● **Stated problem**: Take the listing and print it in full, exactly as given.

● **Extracted material**:
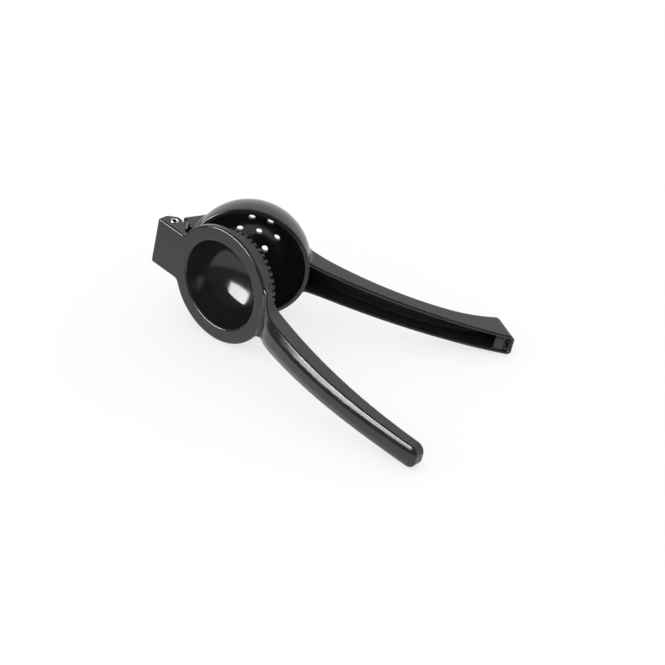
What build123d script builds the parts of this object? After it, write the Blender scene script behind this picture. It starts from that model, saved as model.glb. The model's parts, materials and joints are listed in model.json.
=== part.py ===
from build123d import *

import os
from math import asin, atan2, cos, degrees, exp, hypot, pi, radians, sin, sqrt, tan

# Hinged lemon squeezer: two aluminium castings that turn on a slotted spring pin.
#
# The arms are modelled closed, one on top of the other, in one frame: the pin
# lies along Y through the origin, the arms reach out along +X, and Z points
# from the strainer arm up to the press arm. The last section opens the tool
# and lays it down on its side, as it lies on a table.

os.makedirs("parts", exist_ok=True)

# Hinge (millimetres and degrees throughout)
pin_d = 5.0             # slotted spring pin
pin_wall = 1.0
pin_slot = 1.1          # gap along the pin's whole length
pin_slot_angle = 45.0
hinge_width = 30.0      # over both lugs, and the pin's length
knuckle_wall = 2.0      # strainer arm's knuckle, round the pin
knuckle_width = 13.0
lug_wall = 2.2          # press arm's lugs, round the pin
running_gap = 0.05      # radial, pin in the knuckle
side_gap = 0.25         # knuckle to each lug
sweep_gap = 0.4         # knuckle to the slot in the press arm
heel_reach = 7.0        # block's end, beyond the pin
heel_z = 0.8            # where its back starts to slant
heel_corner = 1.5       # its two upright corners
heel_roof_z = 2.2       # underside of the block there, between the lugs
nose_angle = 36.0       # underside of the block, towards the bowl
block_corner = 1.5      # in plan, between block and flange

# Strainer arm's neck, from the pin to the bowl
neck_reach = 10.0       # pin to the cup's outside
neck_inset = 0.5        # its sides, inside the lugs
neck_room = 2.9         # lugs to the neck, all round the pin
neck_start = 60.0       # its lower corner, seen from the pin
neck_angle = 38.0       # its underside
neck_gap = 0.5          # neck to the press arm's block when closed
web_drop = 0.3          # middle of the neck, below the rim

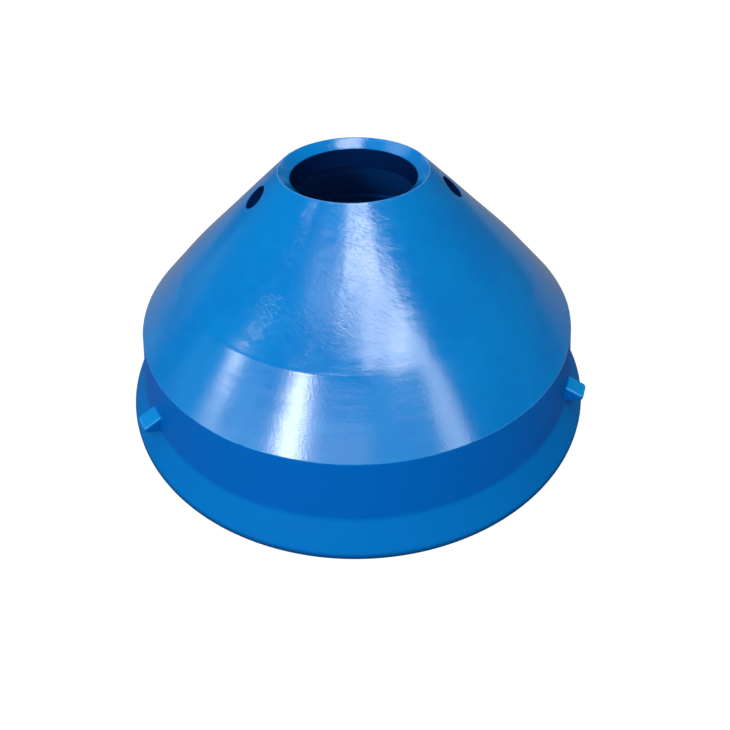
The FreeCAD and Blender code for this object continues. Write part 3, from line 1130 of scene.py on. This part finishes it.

● **Response for this exercise**:
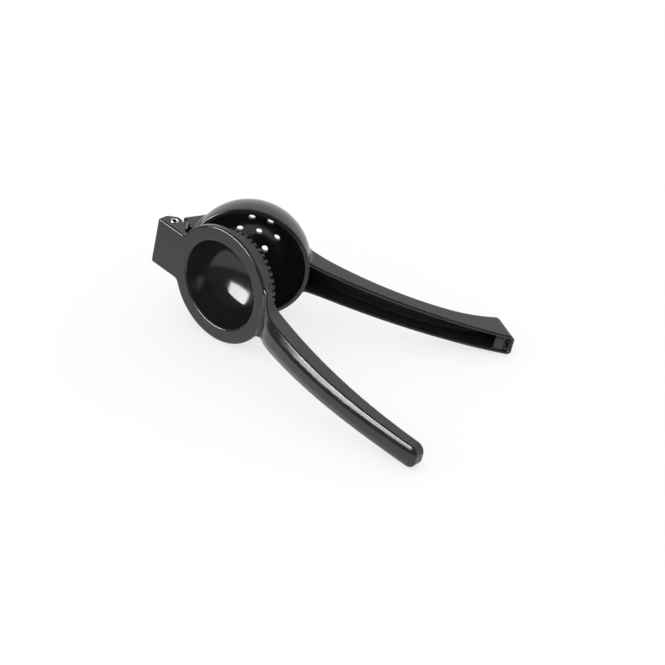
What build123d script builds the parts of this object? After it, write the Blender scene script behind this picture. It starts from that model, saved as model.glb. The model's parts, materials and joints are listed in model.json.
=== part.py ===
from build123d import *

import os
from math import asin, atan2, cos, degrees, exp, hypot, pi, radians, sin, sqrt, tan

# Hinged lemon squeezer: two aluminium castings that turn on a slotted spring pin.
#
# The arms are modelled closed, one on top of the other, in one frame: the pin
# lies along Y through the origin, the arms reach out along +X, and Z points
# from the strainer arm up to the press arm. The last section opens the tool
# and lays it down on its side, as it lies on a table.

os.makedirs("parts", exist_ok=True)

# Hinge (millimetres and degrees throughout)
pin_d = 5.0             # slotted spring pin
pin_wall = 1.0
pin_slot = 1.1          # gap along the pin's whole length
pin_slot_angle = 45.0
hinge_width = 30.0      # over both lugs, and the pin's length
knuckle_wall = 2.0      # strainer arm's knuckle, round the pin
knuckle_width = 13.0
lug_wall = 2.2          # press arm's lugs, round the pin
running_gap = 0.05      # radial, pin in the knuckle
side_gap = 0.25         # knuckle to each lug
sweep_gap = 0.4         # knuckle to the slot in the press arm
heel_reach = 7.0        # block's end, beyond the pin
heel_z = 0.8            # where its back starts to slant
heel_corner = 1.5       # its two upright corners
heel_roof_z = 2.2       # underside of the block there, between the lugs
nose_angle = 36.0       # underside of the block, towards the bowl
block_corner = 1.5      # in plan, between block and flange

# Strainer arm's neck, from the pin to the bowl
neck_reach = 10.0       # pin to the cup's outside
neck_inset = 0.5        # its sides, inside the lugs
neck_room = 2.9         # lugs to the neck, all round the pin
neck_start = 60.0       # its lower corner, seen from the pin
neck_angle = 38.0       # its underside
neck_gap = 0.5          # neck to the press arm's block when closed
web_drop = 0.3          # middle of the neck, below the rim

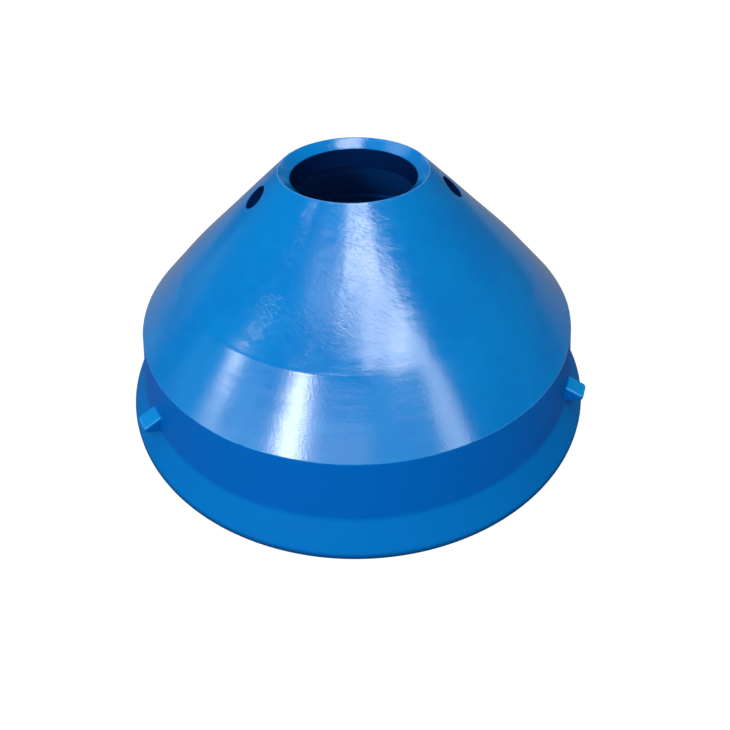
The FreeCAD and Blender code for this object continues. Write part 3, from line 1130 of scene.py on. This part finishes it.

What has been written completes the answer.